DO THIS — Repeat only the lines from the one containing "---- the whole" through the one containing "bpy.context.scene.collection.objects.link(empty)", exactly as written, both ends included.

-- BEGIN DATA PROVIDED --

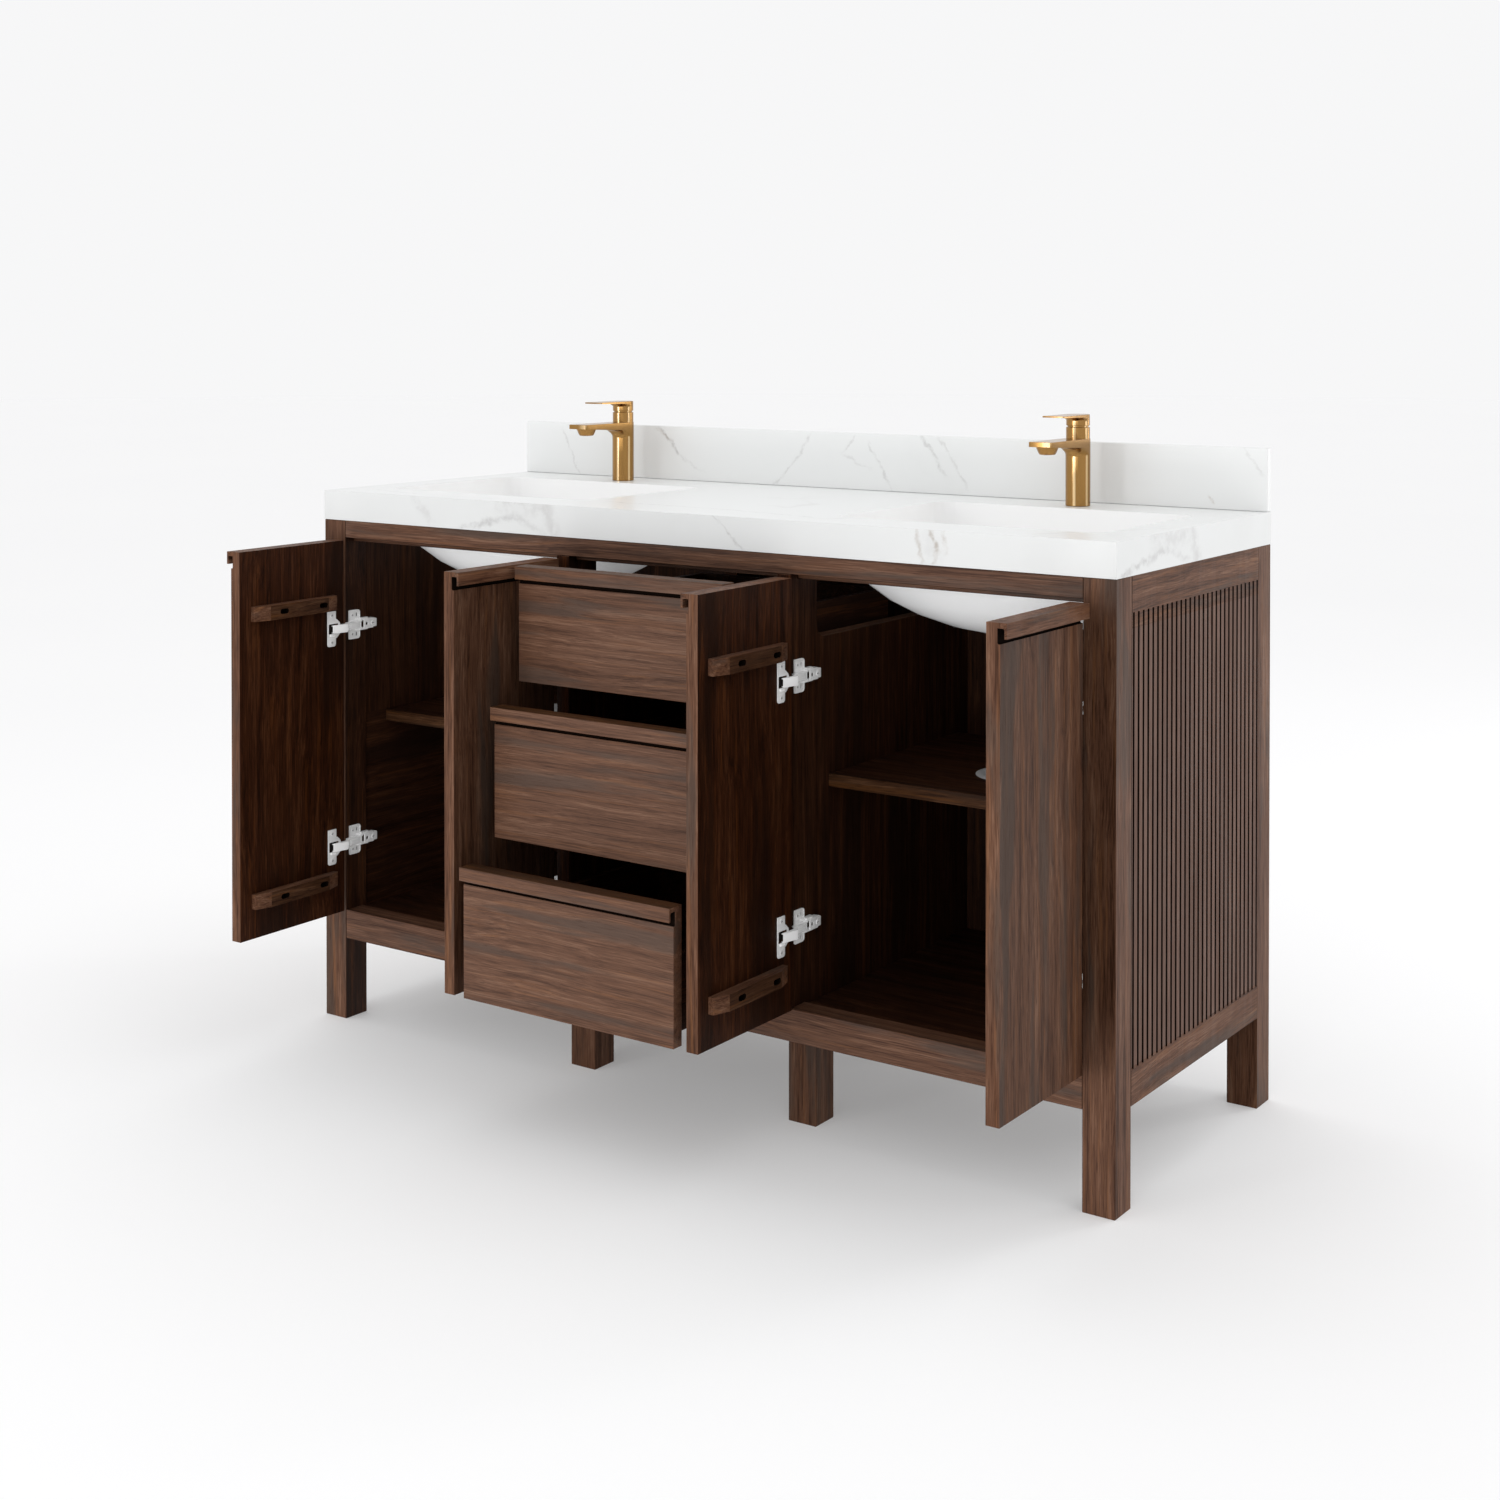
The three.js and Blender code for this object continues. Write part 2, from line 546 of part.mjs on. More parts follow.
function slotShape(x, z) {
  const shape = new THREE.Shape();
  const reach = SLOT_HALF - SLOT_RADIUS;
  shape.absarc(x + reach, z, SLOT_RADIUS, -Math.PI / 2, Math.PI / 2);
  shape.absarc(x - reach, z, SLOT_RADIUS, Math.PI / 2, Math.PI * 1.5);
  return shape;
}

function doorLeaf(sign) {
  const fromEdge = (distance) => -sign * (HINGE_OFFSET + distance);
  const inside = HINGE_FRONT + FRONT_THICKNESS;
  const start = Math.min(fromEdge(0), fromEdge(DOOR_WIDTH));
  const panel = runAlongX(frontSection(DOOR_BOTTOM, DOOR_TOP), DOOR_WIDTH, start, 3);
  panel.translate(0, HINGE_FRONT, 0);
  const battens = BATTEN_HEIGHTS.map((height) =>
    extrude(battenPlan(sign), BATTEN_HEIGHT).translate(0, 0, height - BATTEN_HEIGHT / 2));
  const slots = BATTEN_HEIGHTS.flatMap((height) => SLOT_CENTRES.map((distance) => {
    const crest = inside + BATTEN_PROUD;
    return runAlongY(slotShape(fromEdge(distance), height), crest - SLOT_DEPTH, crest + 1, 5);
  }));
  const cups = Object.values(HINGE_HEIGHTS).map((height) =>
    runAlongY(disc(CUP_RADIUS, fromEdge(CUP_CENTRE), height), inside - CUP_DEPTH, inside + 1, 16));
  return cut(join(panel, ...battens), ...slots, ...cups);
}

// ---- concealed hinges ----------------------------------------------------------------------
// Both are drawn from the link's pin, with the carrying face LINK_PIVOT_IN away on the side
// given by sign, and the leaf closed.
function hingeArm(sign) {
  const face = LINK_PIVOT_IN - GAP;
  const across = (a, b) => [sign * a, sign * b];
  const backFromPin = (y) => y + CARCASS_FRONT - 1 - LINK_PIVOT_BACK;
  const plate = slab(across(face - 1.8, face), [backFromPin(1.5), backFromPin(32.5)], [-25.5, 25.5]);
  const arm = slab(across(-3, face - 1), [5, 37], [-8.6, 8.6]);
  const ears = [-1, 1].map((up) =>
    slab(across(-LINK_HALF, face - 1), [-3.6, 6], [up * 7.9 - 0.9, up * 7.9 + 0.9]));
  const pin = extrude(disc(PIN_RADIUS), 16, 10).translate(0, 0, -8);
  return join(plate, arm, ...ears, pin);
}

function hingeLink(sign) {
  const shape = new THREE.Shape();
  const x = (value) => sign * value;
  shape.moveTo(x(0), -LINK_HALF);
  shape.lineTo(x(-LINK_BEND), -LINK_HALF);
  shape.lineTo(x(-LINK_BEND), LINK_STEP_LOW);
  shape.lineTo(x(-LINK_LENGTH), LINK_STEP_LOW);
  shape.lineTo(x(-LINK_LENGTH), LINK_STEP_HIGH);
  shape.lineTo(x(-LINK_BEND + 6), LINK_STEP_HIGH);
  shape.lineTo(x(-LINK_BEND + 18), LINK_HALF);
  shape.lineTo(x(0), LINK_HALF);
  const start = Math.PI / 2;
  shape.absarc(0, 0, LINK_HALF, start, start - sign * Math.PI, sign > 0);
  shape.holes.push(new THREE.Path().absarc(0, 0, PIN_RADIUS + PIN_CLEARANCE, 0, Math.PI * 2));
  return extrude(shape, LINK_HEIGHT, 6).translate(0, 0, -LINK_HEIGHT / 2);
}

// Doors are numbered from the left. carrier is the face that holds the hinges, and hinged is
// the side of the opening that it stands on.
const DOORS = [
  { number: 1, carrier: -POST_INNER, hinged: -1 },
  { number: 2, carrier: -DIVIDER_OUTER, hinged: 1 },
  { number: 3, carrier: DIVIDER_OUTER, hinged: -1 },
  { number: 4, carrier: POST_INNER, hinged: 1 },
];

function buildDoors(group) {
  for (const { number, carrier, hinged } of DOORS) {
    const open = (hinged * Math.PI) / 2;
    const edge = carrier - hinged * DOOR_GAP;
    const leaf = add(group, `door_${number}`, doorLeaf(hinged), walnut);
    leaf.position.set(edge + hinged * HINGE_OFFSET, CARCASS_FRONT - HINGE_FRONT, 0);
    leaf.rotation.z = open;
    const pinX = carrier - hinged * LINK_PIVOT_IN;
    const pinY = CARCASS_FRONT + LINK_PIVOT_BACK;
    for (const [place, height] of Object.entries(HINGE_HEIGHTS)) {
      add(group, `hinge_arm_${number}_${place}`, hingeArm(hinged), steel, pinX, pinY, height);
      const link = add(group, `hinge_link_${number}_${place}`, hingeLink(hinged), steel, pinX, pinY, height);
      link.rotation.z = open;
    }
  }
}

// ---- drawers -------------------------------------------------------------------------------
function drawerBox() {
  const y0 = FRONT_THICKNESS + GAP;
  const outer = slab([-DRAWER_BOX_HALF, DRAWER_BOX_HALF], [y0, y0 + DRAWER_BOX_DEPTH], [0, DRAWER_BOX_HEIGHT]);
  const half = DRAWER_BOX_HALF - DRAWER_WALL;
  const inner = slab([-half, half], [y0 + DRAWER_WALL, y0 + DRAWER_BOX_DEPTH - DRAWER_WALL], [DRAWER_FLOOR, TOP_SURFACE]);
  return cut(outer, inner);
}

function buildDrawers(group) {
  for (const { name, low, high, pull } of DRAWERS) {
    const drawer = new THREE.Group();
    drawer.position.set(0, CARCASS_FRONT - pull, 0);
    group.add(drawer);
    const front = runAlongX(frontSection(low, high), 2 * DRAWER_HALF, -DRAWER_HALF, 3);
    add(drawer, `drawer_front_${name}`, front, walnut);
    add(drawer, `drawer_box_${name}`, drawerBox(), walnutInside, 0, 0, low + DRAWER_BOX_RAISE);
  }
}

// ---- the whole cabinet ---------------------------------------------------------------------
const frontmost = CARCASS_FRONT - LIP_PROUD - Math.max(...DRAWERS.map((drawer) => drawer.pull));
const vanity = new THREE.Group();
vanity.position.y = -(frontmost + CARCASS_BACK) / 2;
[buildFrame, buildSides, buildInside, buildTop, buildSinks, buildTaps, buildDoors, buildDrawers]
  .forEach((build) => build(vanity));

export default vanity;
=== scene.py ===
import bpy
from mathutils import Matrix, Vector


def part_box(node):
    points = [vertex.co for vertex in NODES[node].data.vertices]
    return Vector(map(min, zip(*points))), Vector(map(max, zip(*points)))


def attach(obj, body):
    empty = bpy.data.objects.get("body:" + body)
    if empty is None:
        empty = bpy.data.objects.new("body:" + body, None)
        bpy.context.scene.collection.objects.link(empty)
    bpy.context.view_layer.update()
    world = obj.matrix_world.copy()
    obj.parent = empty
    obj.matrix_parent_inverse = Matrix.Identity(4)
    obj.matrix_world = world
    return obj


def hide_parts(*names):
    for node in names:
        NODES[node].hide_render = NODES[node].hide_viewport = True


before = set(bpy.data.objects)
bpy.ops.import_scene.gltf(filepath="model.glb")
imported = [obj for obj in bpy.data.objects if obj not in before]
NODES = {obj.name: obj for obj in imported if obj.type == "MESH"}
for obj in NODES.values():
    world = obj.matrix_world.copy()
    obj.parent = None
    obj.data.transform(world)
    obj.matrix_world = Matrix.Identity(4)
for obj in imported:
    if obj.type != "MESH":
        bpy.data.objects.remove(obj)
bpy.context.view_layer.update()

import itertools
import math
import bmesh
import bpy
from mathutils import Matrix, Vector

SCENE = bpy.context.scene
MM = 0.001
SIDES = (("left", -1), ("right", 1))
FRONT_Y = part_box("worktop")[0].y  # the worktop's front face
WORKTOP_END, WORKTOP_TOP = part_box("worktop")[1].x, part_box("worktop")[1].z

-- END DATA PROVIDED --

EXERCISE OUTPUT —
// ---- the whole cabinet ---------------------------------------------------------------------
const frontmost = CARCASS_FRONT - LIP_PROUD - Math.max(...DRAWERS.map((drawer) => drawer.pull));
const vanity = new THREE.Group();
vanity.position.y = -(frontmost + CARCASS_BACK) / 2;
[buildFrame, buildSides, buildInside, buildTop, buildSinks, buildTaps, buildDoors, buildDrawers]
  .forEach((build) => build(vanity));

export default vanity;
=== scene.py ===
import bpy
from mathutils import Matrix, Vector


def part_box(node):
    points = [vertex.co for vertex in NODES[node].data.vertices]
    return Vector(map(min, zip(*points))), Vector(map(max, zip(*points)))


def attach(obj, body):
    empty = bpy.data.objects.get("body:" + body)
    if empty is None:
        empty = bpy.data.objects.new("body:" + body, None)
        bpy.context.scene.collection.objects.link(empty)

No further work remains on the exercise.